Not really. When configured as a output, a GPIO can outpt a logic HIGH level or a logic LOW level. A logic LOW will never quite be zero and the amount of current it can handle depends on the device. It not the same as a GND pin on an Arduino
I do understand that we want to control a 5V servo using 3V outputs, I was mostly confused about the design. I have a few follow-up questions, hope you don't mind
So even if an output pin set to LOW is not the same as GND, it's still okay to apply the 5V voltage to it, and the current will flow from the 5V source, through the resistor and the transistor, and into the IO-pin? And the resistance will be so low that no current will go to the servo?
What's the advantage of the design above, compared to for instance
Neither of those schematics would work.
The power to run the servo connects to the servo power wire and the ground wire.
Now when the MOSFET is off, you are cuting off power to the servo.
So even if an output pin set to LOW is not the same as GND, it's still okay to apply the 5V voltage to it, and the current will flow from the 5V source, through the resistor and the transistor, and into the IO-pin? And the resistance will be so low that no current will go to the servo?
You should never apply any voltage directly to an output pin.
In the translator circuit, when the servo signal is HIGH, the 5V is not connected to the I/O pin.
When it is LOW the 5V is connected through the 1K pullup resistor.
For the first part, why wouldn't they work?

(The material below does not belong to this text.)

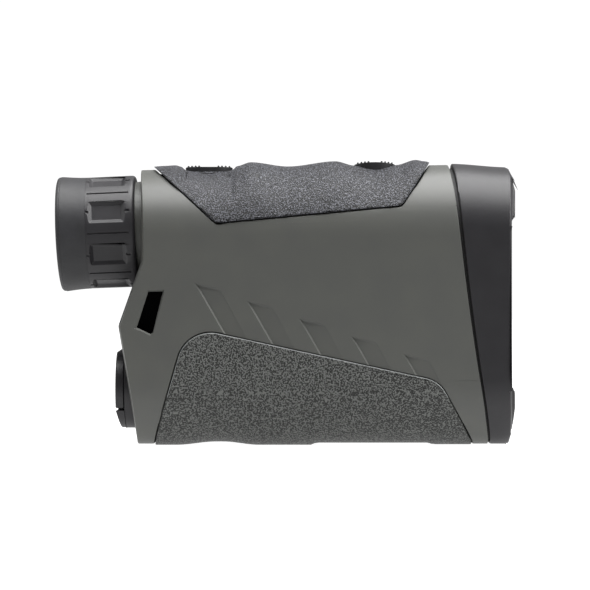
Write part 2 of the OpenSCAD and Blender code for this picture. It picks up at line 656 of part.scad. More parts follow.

Assuming that the servo also has a steady 5V and GND connection, and the signal from those schematics is only used as a control signal (which is pulsed)?
Right, sorry, now I understand, after drawing it Thank you! So, to control a servo (assuming that it can't be controlled directly by the output-pin due to low voltage), the solution in my original question is the way to go?
Btw, in the original schematic, when the servo is powered from the 5V, will the pullup transistor have any negative effect? Since there will be a voltage drop before it reaches the servo?
Thank you! Does that matter, if it's inverted? I'm getting a bit confused again, and I don't know exactly how servos work.
When IN is low, the MOSFET is turned off, so PWM gets voltage. When IN is high, there is no voltage on PWM. Why is that a problem (assuming you just invert the IN-signal too)?
will the pullup transistor have any negative effect?
The servo power and the Servo PWM control signal are two different connections to the servo.
Many servos will work with 4.8V to 6V power and the control signal can still be 5V.
The SRVBST signal will connect to the servo PWM input, the current draw should be very very small so the voltage drop across the resistor will be negligible.
Thank you so much, for both answers, now it makes sense I guess the microcontroller doesn't support that, then? To output inverted pulses? And if it did, in that case, the design would work? Just for my own understanding
Inverting an output would be done in software and I don't know of any micro that couldn't do it.
If you can invert then it would work.
The circuit I provided does NOT do level translation, the IN signal must be 5V
I presented that circuit in order to show you why the circuits you suggested would not work.
You are right, if the micro generates 5V PWM signals then the circuits are not needed.
Considering UNO --
When I execute digitalWrite(8, LOW);, the logic level of DPin-8 is guaranteed not to go above 0.9 V. It will be within 0.0 V - 0.9 V. There will be flow of current from +5 V-point to 0.9 V-point. SRVBST-pin is effectively at logic LOW which will not generate turning torques for the Servo Motor.
Thank you! But the circuit you presented, if we ignore the inverted PWM, why wouldn't it work with a 3V IN-signal (and turn a 0V IN-signal into 5V for the servo control signal)? Just trying to learn and understand
Thank you! Out of curiosity, what happens in that case? Where do the power end up? Like, usually when something is connected to GND it will return to the power source, but in this case, both the DPIN and the 5V are power sources (although with a voltage difference).